Jusqu’à la dernière heure, les ennemis de la loi pensèrent vaincre. « Nous nous figurions, avouait plus tard M. le pasteur Ferrier, que Dieu interviendrait, qu’un miracle se produirait. » Au soir du 30 juin 1907, ce fut, pour M. Ferrier et pour la majorité protestante antiséparatiste, un moment de stupeur. Les catholiques et une minorité des protestants avaient la victoire. La séparation recueillait 7 653 voix, — contre 6 823 : elle était faite. Dans la ville même de Genève, elle n’avait groupé qu’une minorité : 1 589 oui contre 1 926 non : une fois de plus, le canton battait la ville, et le flot de voix émises par les anciennes communes savoyardes, où parfois 84 pour 100 des inscrits avaient voté, semblait submerger la colline sur laquelle les Genevois du Moyen Age avaient édifié Saint-Pierre. De ce jour-là, suivant la très heureuse expression d’un vieux Genevois dans le Journal de Genève, « c’en était fait de cette inégalité pénible qui semblait régner à Genève, entre deux valeurs de patriotisme : le patriotisme religieux des anciens Genevois, et le patriotisme simplement politique des populations nouvelles. »

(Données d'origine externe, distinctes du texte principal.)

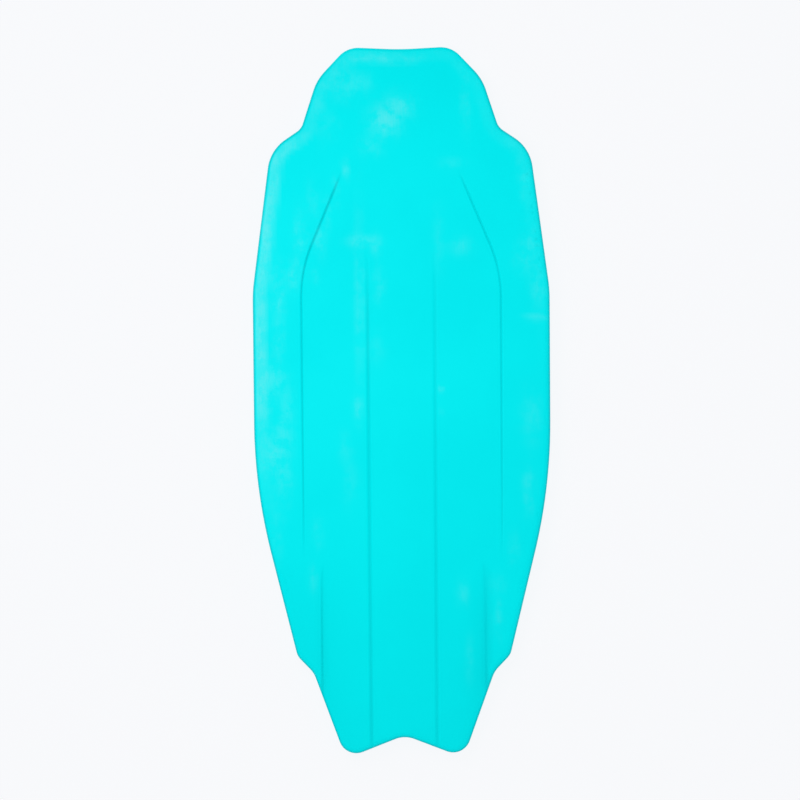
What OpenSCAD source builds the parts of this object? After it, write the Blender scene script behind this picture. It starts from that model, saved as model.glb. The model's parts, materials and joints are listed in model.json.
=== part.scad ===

« C’est une date, déclarait éloquemment Philippe Monnier, et en dépit du chagrin profond d’amis très chers, je crois que c’est une date heureuse ; Oui, bien sûr, tout un pan de passé s’écroule, d’un passé qui fut magnifique et souverain. C’est celui qui nous constitua devant l’Europe et devant nous. Il fit, d’une petite cité foraine, une petite citadelle de l’esprit et la capitale d’une idée. » C’est en ces termes grandioses que Monnier, dans la Gazette de Lausanne, esquissait l’oraison funèbre du peuple élu, ce mort de la veille ; mais il constatait qu’en réalité ce peuple était mort depuis longtemps, et il concluait avec sécurité : « Dimanche, un peu de vérité s’est accompli. »

Un peu de vérité : Monnier se plaçait, en parlant ainsi, au point de vue protestant ; on pouvait parler de même au point de vue catholique. Ce vote sapait, d’une irrémédiable façon, l’Eglise qui s’appelait catholique nationale, et qui n’avait jamais justifié ni l’une ni l’autre de ces épithètes.